Dataset records:
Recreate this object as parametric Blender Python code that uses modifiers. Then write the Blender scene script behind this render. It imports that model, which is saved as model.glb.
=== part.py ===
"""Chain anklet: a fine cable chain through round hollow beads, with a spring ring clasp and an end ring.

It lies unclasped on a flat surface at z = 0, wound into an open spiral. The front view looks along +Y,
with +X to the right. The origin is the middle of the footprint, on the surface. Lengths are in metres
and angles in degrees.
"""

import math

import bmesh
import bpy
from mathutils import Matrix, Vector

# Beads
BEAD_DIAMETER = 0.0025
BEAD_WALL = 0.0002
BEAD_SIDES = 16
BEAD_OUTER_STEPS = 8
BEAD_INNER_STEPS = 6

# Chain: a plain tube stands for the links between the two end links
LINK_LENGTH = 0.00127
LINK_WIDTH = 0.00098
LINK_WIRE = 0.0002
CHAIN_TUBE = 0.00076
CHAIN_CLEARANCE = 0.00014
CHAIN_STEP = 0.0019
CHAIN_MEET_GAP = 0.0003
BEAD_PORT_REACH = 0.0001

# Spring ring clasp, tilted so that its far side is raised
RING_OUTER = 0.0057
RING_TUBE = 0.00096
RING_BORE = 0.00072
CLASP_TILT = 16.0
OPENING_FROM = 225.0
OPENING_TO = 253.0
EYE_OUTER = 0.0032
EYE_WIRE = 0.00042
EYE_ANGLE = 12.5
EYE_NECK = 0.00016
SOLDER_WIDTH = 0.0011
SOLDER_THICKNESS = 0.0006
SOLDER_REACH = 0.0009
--
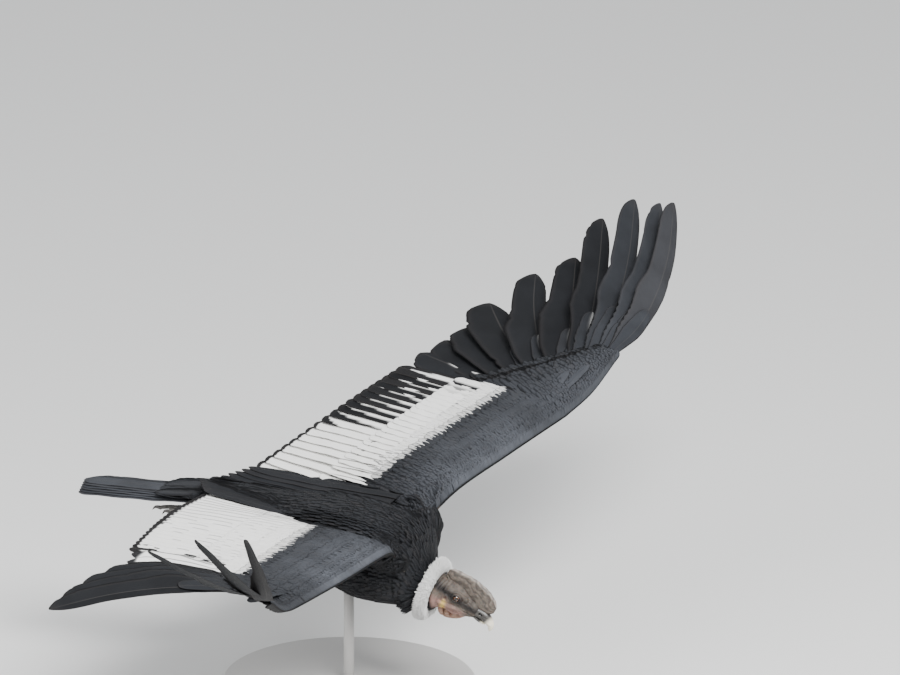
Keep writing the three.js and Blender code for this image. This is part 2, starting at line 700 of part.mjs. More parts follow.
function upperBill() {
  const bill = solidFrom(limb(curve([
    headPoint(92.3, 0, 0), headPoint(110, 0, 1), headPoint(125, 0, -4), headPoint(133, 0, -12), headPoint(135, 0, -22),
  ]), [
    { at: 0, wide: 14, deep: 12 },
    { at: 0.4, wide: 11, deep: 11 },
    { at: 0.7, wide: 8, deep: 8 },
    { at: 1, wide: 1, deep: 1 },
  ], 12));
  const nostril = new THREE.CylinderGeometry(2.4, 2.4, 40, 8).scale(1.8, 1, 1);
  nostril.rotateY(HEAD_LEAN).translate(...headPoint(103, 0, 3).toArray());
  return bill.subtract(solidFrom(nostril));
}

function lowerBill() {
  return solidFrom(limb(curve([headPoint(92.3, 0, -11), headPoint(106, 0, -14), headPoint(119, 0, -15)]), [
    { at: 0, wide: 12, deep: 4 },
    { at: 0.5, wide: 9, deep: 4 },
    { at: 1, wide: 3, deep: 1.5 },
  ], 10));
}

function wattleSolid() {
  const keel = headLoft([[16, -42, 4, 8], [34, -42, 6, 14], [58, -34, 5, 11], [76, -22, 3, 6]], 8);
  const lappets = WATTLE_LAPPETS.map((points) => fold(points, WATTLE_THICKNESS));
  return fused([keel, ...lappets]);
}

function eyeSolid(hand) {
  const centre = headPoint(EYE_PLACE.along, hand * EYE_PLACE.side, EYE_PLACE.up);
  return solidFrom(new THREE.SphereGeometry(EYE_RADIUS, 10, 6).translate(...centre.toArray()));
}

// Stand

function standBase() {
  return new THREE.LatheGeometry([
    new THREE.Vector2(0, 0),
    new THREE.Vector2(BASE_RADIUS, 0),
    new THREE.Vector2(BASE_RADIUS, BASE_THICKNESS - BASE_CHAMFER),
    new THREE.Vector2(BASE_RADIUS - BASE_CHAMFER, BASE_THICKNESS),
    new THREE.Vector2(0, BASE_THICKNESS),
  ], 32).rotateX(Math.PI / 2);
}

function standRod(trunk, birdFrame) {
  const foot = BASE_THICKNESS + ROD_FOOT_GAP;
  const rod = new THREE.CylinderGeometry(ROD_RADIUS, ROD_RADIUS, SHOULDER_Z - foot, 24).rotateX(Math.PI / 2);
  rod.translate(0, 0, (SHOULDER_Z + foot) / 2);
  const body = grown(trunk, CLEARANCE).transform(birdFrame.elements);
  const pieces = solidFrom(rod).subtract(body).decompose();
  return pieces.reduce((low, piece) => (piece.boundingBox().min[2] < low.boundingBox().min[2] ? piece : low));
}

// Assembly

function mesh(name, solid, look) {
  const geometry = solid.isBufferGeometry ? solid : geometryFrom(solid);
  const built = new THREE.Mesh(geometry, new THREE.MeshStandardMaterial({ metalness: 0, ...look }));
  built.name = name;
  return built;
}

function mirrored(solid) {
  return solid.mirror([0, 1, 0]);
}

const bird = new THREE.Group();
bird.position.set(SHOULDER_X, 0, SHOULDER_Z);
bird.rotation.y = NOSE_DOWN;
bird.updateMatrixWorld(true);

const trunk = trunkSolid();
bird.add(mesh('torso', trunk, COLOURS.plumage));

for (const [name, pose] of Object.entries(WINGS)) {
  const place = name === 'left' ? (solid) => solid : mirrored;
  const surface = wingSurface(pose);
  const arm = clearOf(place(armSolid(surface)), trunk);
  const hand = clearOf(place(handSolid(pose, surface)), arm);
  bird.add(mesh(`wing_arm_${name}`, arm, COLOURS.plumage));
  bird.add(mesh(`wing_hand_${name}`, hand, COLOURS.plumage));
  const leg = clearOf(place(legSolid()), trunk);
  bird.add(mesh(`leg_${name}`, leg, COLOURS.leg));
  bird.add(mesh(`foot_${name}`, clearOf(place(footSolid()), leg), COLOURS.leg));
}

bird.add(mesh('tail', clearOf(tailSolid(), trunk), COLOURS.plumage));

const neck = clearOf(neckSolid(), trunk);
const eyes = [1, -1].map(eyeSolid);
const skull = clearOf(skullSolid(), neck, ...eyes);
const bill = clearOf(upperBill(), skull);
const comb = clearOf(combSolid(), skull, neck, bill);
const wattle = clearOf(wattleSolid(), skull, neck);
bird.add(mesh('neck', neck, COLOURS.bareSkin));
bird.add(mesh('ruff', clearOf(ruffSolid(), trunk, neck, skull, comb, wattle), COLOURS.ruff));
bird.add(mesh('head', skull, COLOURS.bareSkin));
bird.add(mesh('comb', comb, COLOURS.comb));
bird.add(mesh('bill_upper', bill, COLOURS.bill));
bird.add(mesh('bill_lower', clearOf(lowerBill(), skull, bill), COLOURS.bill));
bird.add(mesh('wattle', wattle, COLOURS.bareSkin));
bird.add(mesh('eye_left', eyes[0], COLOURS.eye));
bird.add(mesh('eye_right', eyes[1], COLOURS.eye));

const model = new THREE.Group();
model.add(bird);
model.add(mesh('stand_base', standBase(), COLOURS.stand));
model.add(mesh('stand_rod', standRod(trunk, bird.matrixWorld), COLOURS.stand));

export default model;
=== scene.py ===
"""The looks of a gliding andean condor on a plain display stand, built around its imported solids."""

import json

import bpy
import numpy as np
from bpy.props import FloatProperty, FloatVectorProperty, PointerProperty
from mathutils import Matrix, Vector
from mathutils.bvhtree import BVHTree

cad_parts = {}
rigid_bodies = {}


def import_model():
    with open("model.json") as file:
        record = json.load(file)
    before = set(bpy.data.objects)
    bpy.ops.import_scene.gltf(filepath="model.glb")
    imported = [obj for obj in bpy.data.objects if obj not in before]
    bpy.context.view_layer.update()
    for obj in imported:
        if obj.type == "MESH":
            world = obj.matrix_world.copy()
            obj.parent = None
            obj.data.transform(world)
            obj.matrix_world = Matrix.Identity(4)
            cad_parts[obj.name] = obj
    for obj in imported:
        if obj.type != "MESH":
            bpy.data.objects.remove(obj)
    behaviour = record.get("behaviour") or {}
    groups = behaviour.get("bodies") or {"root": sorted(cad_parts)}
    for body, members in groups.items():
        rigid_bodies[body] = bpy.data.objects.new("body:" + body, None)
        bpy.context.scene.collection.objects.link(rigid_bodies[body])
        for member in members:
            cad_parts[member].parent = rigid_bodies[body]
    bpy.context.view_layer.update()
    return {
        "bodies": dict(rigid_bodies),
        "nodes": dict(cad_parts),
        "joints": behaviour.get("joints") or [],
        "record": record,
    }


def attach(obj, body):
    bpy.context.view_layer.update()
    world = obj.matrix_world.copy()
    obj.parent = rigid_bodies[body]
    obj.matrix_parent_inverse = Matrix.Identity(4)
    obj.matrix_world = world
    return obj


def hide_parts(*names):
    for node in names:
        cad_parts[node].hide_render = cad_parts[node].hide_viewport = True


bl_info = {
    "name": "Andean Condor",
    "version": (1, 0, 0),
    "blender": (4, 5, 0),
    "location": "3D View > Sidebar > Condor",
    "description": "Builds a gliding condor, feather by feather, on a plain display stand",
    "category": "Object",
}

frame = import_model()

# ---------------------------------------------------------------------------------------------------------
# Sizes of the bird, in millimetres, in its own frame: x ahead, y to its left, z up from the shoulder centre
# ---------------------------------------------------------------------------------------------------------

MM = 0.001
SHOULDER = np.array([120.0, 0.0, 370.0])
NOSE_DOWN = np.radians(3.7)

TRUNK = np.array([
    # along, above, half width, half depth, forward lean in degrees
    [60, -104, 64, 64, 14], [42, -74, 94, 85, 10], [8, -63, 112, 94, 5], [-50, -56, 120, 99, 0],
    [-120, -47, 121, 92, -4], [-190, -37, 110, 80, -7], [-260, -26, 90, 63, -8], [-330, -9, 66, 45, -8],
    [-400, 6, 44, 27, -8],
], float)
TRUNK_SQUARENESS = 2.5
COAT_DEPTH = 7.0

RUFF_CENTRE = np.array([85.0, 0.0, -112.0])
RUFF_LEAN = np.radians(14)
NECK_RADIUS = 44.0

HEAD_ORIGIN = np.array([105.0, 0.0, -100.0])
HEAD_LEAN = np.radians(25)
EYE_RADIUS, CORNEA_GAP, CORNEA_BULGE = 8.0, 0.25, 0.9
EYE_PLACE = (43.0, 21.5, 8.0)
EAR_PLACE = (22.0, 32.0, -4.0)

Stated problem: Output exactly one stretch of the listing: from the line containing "clearOf(tailSolid(), trunk), COLOURS.plumage));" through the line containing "for body, members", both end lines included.

Exercise output:
bird.add(mesh('tail', clearOf(tailSolid(), trunk), COLOURS.plumage));

const neck = clearOf(neckSolid(), trunk);
const eyes = [1, -1].map(eyeSolid);
const skull = clearOf(skullSolid(), neck, ...eyes);
const bill = clearOf(upperBill(), skull);
const comb = clearOf(combSolid(), skull, neck, bill);
const wattle = clearOf(wattleSolid(), skull, neck);
bird.add(mesh('neck', neck, COLOURS.bareSkin));
bird.add(mesh('ruff', clearOf(ruffSolid(), trunk, neck, skull, comb, wattle), COLOURS.ruff));
bird.add(mesh('head', skull, COLOURS.bareSkin));
bird.add(mesh('comb', comb, COLOURS.comb));
bird.add(mesh('bill_upper', bill, COLOURS.bill));
bird.add(mesh('bill_lower', clearOf(lowerBill(), skull, bill), COLOURS.bill));
bird.add(mesh('wattle', wattle, COLOURS.bareSkin));
bird.add(mesh('eye_left', eyes[0], COLOURS.eye));
bird.add(mesh('eye_right', eyes[1], COLOURS.eye));

const model = new THREE.Group();
model.add(bird);
model.add(mesh('stand_base', standBase(), COLOURS.stand));
model.add(mesh('stand_rod', standRod(trunk, bird.matrixWorld), COLOURS.stand));

export default model;
=== scene.py ===
"""The looks of a gliding andean condor on a plain display stand, built around its imported solids."""

import json

import bpy
import numpy as np
from bpy.props import FloatProperty, FloatVectorProperty, PointerProperty
from mathutils import Matrix, Vector
from mathutils.bvhtree import BVHTree

cad_parts = {}
rigid_bodies = {}


def import_model():
    with open("model.json") as file:
        record = json.load(file)
    before = set(bpy.data.objects)
    bpy.ops.import_scene.gltf(filepath="model.glb")
    imported = [obj for obj in bpy.data.objects if obj not in before]
    bpy.context.view_layer.update()
    for obj in imported:
        if obj.type == "MESH":
            world = obj.matrix_world.copy()
            obj.parent = None
            obj.data.transform(world)
            obj.matrix_world = Matrix.Identity(4)
            cad_parts[obj.name] = obj
    for obj in imported:
        if obj.type != "MESH":
            bpy.data.objects.remove(obj)
    behaviour = record.get("behaviour") or {}
    groups = behaviour.get("bodies") or {"root": sorted(cad_parts)}
    for body, members in groups.items():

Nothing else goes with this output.